**Requirement**
Return, word for word, the lines from the line holding "sweep(path=run.wires()[0])" through the line holding "imported = [obj". Include both end lines and no others.

**Data provided**
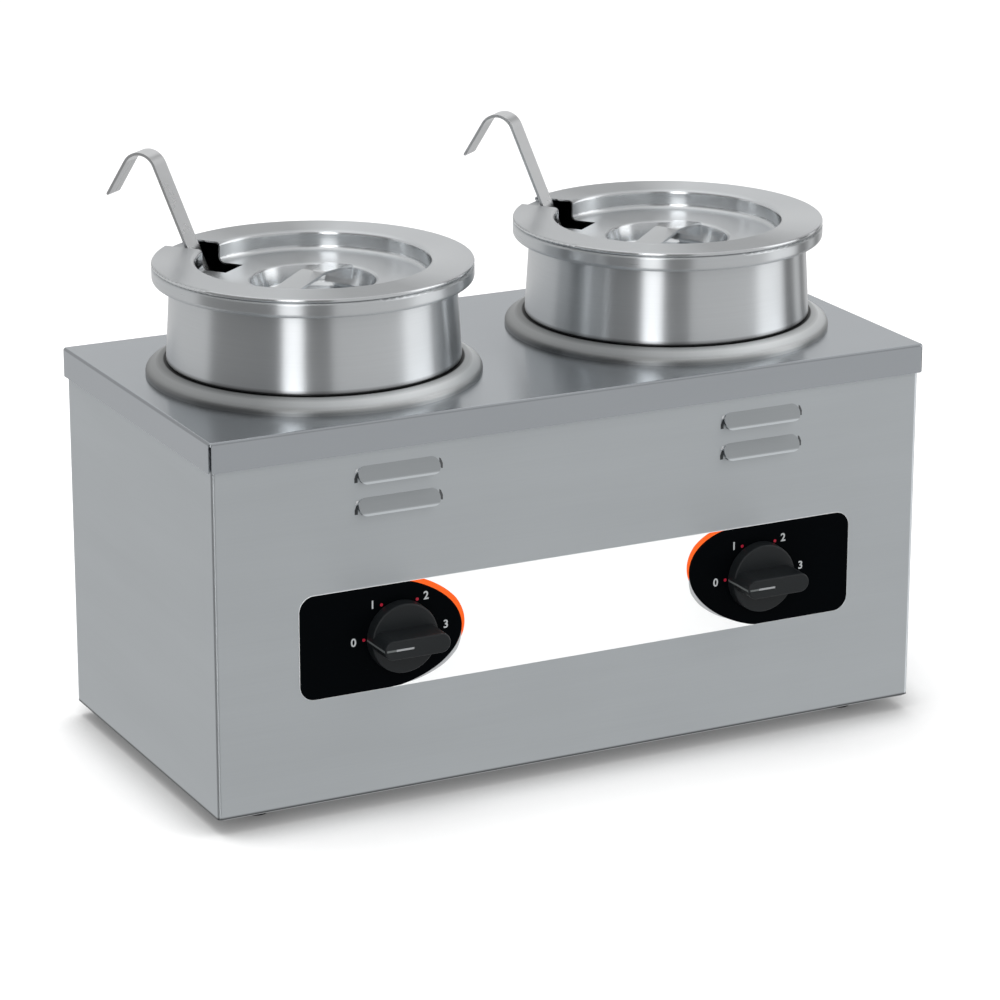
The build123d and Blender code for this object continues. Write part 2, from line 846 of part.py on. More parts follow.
    # Insulation sleeve, open where the switch sits
    with BuildPart() as insulation:
        with BuildSketch(level(deck_top - insulation_bottom)):
            with Locations((pot_x, 0)):
                Circle(well_outer_radius + rest_gap + insulation_thick)
            Rectangle(
                2 * (inner_half_width - insulation_clear),
                2 * (inner_half_depth - insulation_clear),
                mode=Mode.INTERSECT,
            )
            with Locations((pot_x, 0)):
                Circle(well_outer_radius + rest_gap, mode=Mode.SUBTRACT)
                opening = math.radians(insulation_opening / 2)
                reach = 2 * well_outer_radius
                Polygon(
                    (0, 0),
                    (-reach * math.sin(opening), -reach * math.cos(opening)),
                    (reach * math.sin(opening), -reach * math.cos(opening)),
                    align=None,
                    mode=Mode.SUBTRACT,
                )
        extrude(amount=insulation_bottom - insulation_top)
    insulation.part.label = f"{side}_insulation"
    export_step(insulation.part, f"parts/{side}_insulation.step")

    # Tubular heating element: an open ring with two legs turned down
    element_plane = Plane(origin=(pot_x, body_y, deck_top + element_z))
    with BuildPart() as element:
        with BuildLine(element_plane) as ring_path:
            ring_arc = CenterArc(
                (0, 0),
                element_ring_radius,
                -90 + element_gap_angle / 2,
                360 - element_gap_angle,
            )
        with BuildSketch(Plane(origin=ring_arc @ 0, z_dir=ring_arc % 0)):
            Circle(element_radius)
        sweep(path=ring_path.wires()[0])
        for end, way in ((0, -1), (1, 1)):
            tangent = (ring_arc % end) * way
            end_point = ring_arc @ end
            leg_plane = Plane(end_point, x_dir=tangent, z_dir=tangent.cross(Vector(0, 0, 1)))
            with BuildLine(leg_plane) as leg_path:
                JernArc((0, 0), (1, 0), element_bend, -90)
                Line((element_bend, -element_bend), (element_bend, -element_bend - element_leg))
            with BuildSketch(Plane(origin=end_point, z_dir=tangent)):
                Circle(element_radius)
            sweep(path=leg_path.wires()[0])
            leg_foot = leg_plane.from_local_coords(Vector(element_bend, -element_bend - element_leg))
            with BuildSketch(Plane(origin=leg_foot, z_dir=(0, 0, -1))):
                Circle(element_pin_radius)
            extrude(amount=element_pin)
    element.part.label = f"{side}_element"
    export_step(element.part, f"parts/{side}_element.step")

    # Clamp bar, stud and nut that hold the element to the well
    with BuildPart() as clamp_bar:
        with BuildSketch(Plane(origin=(pot_x, body_y, deck_top + clamp_under))):
            SlotOverall(clamp_length, clamp_width)
            Circle(stud_radius + stud_fit, mode=Mode.SUBTRACT)
        extrude(amount=clamp_thick)
    clamp_bar.part.label = f"{side}_clamp_bar"
    export_step(clamp_bar.part, f"parts/{side}_clamp_bar.step")

    with BuildPart() as clamp_stud:
        with BuildSketch(Plane(origin=(pot_x, body_y, deck_top + clamp_under - nut_height - stud_spare))):
            Circle(stud_radius)
        extrude(amount=well_under - clamp_under + nut_height + stud_spare)
    clamp_stud.part.label = f"{side}_clamp_stud"
    export_step(clamp_stud.part, f"parts/{side}_clamp_stud.step")

    with BuildPart() as clamp_nut:
        with BuildSketch(Plane(origin=(pot_x, body_y, deck_top + clamp_under))):
            RegularPolygon(nut_width / 2, 6, major_radius=False)
            Circle(stud_radius + thread_fit, mode=Mode.SUBTRACT)
        extrude(amount=-nut_height)
    clamp_nut.part.label = f"{side}_clamp_nut"
    export_step(clamp_nut.part, f"parts/{side}_clamp_nut.step")

    # Snap-disc temperature limiter on the floor of the well
    limiter_plane = Plane(origin=(pot_x, body_y + limiter_y, deck_top + well_under))
    with BuildPart() as limiter:
        with BuildSketch(limiter_plane):
            Circle(limiter_radius)
            Rectangle(limiter_ear, blade_width)
        extrude(amount=-sheet)
        with BuildSketch(limiter_plane):
            Circle(limiter_radius)
        extrude(amount=-limiter_height)
        with BuildSketch(limiter_plane.offset(-limiter_height)):
            with GridLocations(limiter_radius, 0, 2, 1):
                Rectangle(blade_thick, blade_width)
        extrude(amount=-blade_length)
    limiter.part.label = f"{side}_limiter"
    export_step(limiter.part, f"parts/{side}_limiter.step")

    # Rotary heat switch with blade terminals above and below
    switch_plane = upright(knob_x, switch_face_y, knob_z)
    with BuildPart() as heat_switch:
        with BuildSketch(switch_plane):
            RectangleRounded(switch_width, switch_width, switch_edge)
        extrude(amount=-switch_depth)
        with BuildSketch(switch_plane.offset(-switch_depth / 2)):
            with GridLocations(blade_pitch, switch_width + blade_length, 2, 2):
                Rectangle(blade_width, blade_length)
        extrude(amount=blade_thick)
        with BuildSketch(switch_plane):
            Circle(shaft_radius + shaft_fit)
        extrude(amount=-shaft_in_switch, mode=Mode.SUBTRACT)
        with BuildSketch(switch_plane):
            with GridLocations(0, switch_screw_pitch, 1, 2):
                Circle(switch_screw_radius + thread_fit)
        extrude(amount=-switch_screw_length, mode=Mode.SUBTRACT)
    heat_switch.part.label = f"{side}_heat_switch"
    export_step(heat_switch.part, f"parts/{side}_heat_switch.step")

    # Control knob: a hollow skirt, a grip bar across it and a groove for the pointer
    knob_back = label_thick + knob_gap
    knob_plane = upright(knob_x, front_y - knob_back, knob_z)
    with BuildPart() as knob:
        with BuildSketch(knob_plane):
            Circle(knob_radius)
        extrude(amount=knob_skirt, taper=knob_skirt_taper)
        fillet(knob.edges().sort_by(Axis.Y)[0], knob_edge)
        with BuildSketch(knob_plane):
            SlotOverall(2 * knob_radius, grip_width)
        extrude(amount=knob_reach - knob_back, taper=grip_taper)
        fillet(knob.faces().sort_by(Axis.Y)[0].edges(), grip_edge)
        with BuildSketch(upright(knob_x, front_y - knob_reach, knob_z)):
            with Locations((-knob_radius, 0)):
                Rectangle(pointer_length, pointer_width, align=(Align.MIN, Align.CENTER))
        extrude(amount=-pointer_depth, mode=Mode.SUBTRACT)
        with BuildSketch(knob_plane):
            Circle(knob_recess_radius)
            Circle(knob_boss_radius, mode=Mode.SUBTRACT)
        extrude(amount=knob_recess, mode=Mode.SUBTRACT)
        with BuildSketch(knob_plane):
            Circle(shaft_radius + shaft_fit)
        extrude(amount=shaft_in_knob - knob_back, mode=Mode.SUBTRACT)
    knob.part.label = f"{side}_knob"
    export_step(knob.part, f"parts/{side}_knob.step")

    # Shaft from the switch into the knob
    with BuildPart() as knob_shaft:
        with BuildSketch(upright(knob_x, switch_face_y + shaft_in_switch - rest_gap, knob_z)):
            Circle(shaft_radius)
        extrude(amount=shaft_in_switch - 2 * rest_gap + sheet + shaft_in_knob)
    knob_shaft.part.label = f"{side}_knob_shaft"
    export_step(knob_shaft.part, f"parts/{side}_knob_shaft.step")

# Wiring: block to switch, switch to limiter, limiter to element, element back to the block
pin_angle = math.radians(element_gap_angle / 2)
pin_x = element_ring_radius * math.sin(pin_angle) - element_bend * math.cos(pin_angle)
pin_y = -element_ring_radius * math.cos(pin_angle) - element_bend * math.sin(pin_angle)
pin_z = deck_top + element_z - element_bend - element_leg - element_pin
limiter_blade_z = deck_top + well_under - limiter_height - blade_length
wire_low_z = body_bottom + block_height - block_groove + wire_radius
wire_mid_z = wire_low_z + wire_level
wire_high_z = wire_mid_z + wire_level
wire_start_y = body_y + block_y - block_depth / 4 - switch_head_radius - rest_gap
switch_blade_y = switch_face_y + switch_depth / 2 - blade_thick / 2
switch_blade_z = knob_z - switch_width / 2 - blade_length


def wire_paths(sign):
    """The middle lines of the four wires on one side, seen from the block."""
    pot = sign * well_pitch / 2
    knob = label_x + sign * knob_pitch / 2
    inner_way = sign * block_way_pitch / 2
    outer_way = sign * block_way_pitch * (block_ways - 1) / 2
    inner_blade, outer_blade = knob - sign * blade_pitch / 2, knob + sign * blade_pitch / 2
    inner_pin, outer_pin = pot - sign * pin_x, pot + sign * pin_x
    from_limiter, to_limiter = pot - sign * limiter_radius / 2, pot + sign * limiter_radius / 2
    pins_y = body_y + pin_y
    disc_y = body_y + limiter_y
    aside = pot + sign * wire_side
    return [
        [
            (inner_way, wire_start_y, wire_low_z),
            (inner_way, wire_pass_y, wire_low_z),
            (inner_blade, switch_blade_y + wire_switch_run, wire_low_z),
            (inner_blade, switch_blade_y, wire_low_z),
            (inner_blade, switch_blade_y, switch_blade_z),
        ],
        [
            (outer_blade, switch_blade_y, switch_blade_z),
            (outer_blade, switch_blade_y, wire_high_z),
            (aside, switch_blade_y + wire_switch_run, wire_high_z),
            (aside, body_y, wire_high_z),
            (to_limiter, disc_y, wire_high_z),
            (to_limiter, disc_y, limiter_blade_z),
        ],
        [
            (from_limiter, disc_y, limiter_blade_z),
            (from_limiter, disc_y, wire_mid_z),
            (outer_pin, pins_y + wire_pin_run, wire_mid_z),
            (outer_pin, pins_y, wire_mid_z),
            (outer_pin, pins_y, pin_z),
        ],
        [
            (inner_pin, pins_y, pin_z),
            (inner_pin, pins_y, wire_low_z),
            (inner_pin, pins_y + wire_pin_run, wire_low_z),
            (outer_way, wire_turn_y, wire_low_z),
            (outer_way, wire_start_y, wire_low_z),
        ],
    ]


with BuildPart() as wiring:
    for sign in sides.values():
        for places in wire_paths(sign):
            with BuildLine() as run:
                middle_line = FilletPolyline(*places, radius=wire_bend)
            with BuildSketch(Plane(origin=middle_line @ 0, z_dir=middle_line % 0)):
                Circle(wire_radius)
            sweep(path=run.wires()[0])
wiring.part.label = "wiring"
export_step(wiring.part, "parts/wiring.step")
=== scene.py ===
import json
import math

import bmesh
import bpy
from mathutils import Matrix, Vector


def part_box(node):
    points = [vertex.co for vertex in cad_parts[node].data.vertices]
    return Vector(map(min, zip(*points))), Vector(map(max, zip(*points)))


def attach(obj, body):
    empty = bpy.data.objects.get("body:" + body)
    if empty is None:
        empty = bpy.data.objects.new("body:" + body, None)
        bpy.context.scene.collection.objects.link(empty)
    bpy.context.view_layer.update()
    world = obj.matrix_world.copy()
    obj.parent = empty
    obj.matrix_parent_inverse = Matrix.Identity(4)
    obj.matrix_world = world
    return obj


# Looks of a two-well countertop food warmer, built round its CAD frame.
# Metres, +Z up, the knobs face -Y.

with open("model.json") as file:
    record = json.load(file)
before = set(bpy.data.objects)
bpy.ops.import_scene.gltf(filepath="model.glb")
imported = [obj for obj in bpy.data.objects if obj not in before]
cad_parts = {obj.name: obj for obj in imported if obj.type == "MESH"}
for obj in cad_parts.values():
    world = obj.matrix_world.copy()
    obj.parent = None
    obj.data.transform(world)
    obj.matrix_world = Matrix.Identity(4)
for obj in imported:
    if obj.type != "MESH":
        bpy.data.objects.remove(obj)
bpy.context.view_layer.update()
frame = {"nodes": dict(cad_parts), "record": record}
cad = frame["nodes"]
SIDES = {"left": -1, "right": 1}
MM = 0.001

# The camera, fitted to the edges of the housing in the photograph
CAMERA_PLACE = Vector((-0.9968, -1.9628, 0.8338))
CAMERA_YAW = math.radians(26.92)
CAMERA_PITCH = math.radians(17.66)
CAMERA_ROLL = math.radians(0.094)
CAMERA_LENS = 143.96
CAMERA_SENSOR = 36.0
CAMERA_REACH = 60.0

# Printed label: places are from the middle of the label, seen from the front
PRINT_THICK = 0.05 * MM
PRINT_MARGIN = 0.12 * MM
LABEL_CORNER = 9.0 * MM
ARC_CENTRE = {"left": (-135.4 * MM, 2.0 * MM), "right": (-117.1 * MM, -0.3 * MM)}
ARC_RADII = {"left": (60.0 * MM, 33.0 * MM), "right": (50.2 * MM, 30.1 * MM)}
ARC_TILT = {"left": math.radians(-3.2), "right": math.radians(15.0)}
CRESCENT_WIDTH = 3.1 * MM
TAPER_SLOPE = 2.2
TAPER_POWER = 0.8
CRESCENT_TURNS = {"left": (84, -18), "right": (66, -22)}
BOW_TURNS = {"left": (96, -66), "right": (66, -111)}
BOW_FOOT = {"left": 7.0 * MM, "right": 2.0 * MM}
SHADE_WIDTH = 2.0 * MM
SHADE_RISE = 0.3
SHADE_TURNS = {"left": (-4, -62), "right": (-14, -70)}
DOT_RADIUS = 0.95 * MM
DOT_RING = 21.6 * MM
DOT_ANGLES = (180, 120, 60, 0)
NUMBER_SHIFT = {180: (-6.2, -0.8), 120: (-5.4, 0.6), 60: (5.4, 1.2), 0: (6.6, 1.4)}
NUMBER_HEIGHT = 4.6 * MM
NUMBER_BOLD = 0.12 * MM
CAPITAL_SHARE = 0.7

# Pointer line of the knobs, from the middle of the knob towards off
POINTER_WIDTH = 1.2 * MM
POINTER_START = 2.4 * MM
DASH_END = 13.0 * MM
GROOVE_DEPTH = 0.4 * MM
PAINT_THICK = 0.06 * MM
CREST_START = 19.5 * MM
CREST_SLOPE = math.radians(1.0)
CREST_SHARES = (0.02, 0.5, 0.95)

# Finishes, linear colours
BODY_STEEL = (0.55, 0.58, 0.6)
DECK_STEEL = (0.53, 0.56, 0.59)
RING_STEEL = (0.6, 0.615, 0.62)
POT_STEEL = (0.625, 0.645, 0.66)
LID_STEEL = (0.68, 0.7, 0.715)
LADLE_STEEL = (0.8, 0.81, 0.82)
ZINC = (0.5, 0.51, 0.52)

# Noise scales: along and across the grain of brushed sheet, round and across spun steel,
# and for soft clouds and fine pores
GRAIN_SCALES = (9.0, 900.0)
BAND_SCALES = (5.0, 38.0)
SPUN_SCALES = (1.6, 1100.0)
SHEET_CLOUD = 14.0
SPUN_CLOUD = 22.0
MOULDED_CLOUD = 35.0
METAL_PORES = 900.0

# Heights of the grain and the pores, and how far roughness strays to each side
SHEET_BUMP = 0.006 * MM
SPUN_BUMP = 0.004 * MM
SHEET_STRAY = 0.04
SPUN_STRAY = 0.05
MOULDED_STRAY = 0.04
METAL_STRAY = 0.08
PRINT_PORES = 0.000002
PAINT_PORES = 0.000004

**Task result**
            sweep(path=run.wires()[0])
wiring.part.label = "wiring"
export_step(wiring.part, "parts/wiring.step")
=== scene.py ===
import json
import math

import bmesh
import bpy
from mathutils import Matrix, Vector


def part_box(node):
    points = [vertex.co for vertex in cad_parts[node].data.vertices]
    return Vector(map(min, zip(*points))), Vector(map(max, zip(*points)))


def attach(obj, body):
    empty = bpy.data.objects.get("body:" + body)
    if empty is None:
        empty = bpy.data.objects.new("body:" + body, None)
        bpy.context.scene.collection.objects.link(empty)
    bpy.context.view_layer.update()
    world = obj.matrix_world.copy()
    obj.parent = empty
    obj.matrix_parent_inverse = Matrix.Identity(4)
    obj.matrix_world = world
    return obj


# Looks of a two-well countertop food warmer, built round its CAD frame.
# Metres, +Z up, the knobs face -Y.

with open("model.json") as file:
    record = json.load(file)
before = set(bpy.data.objects)
bpy.ops.import_scene.gltf(filepath="model.glb")
imported = [obj for obj in bpy.data.objects if obj not in before]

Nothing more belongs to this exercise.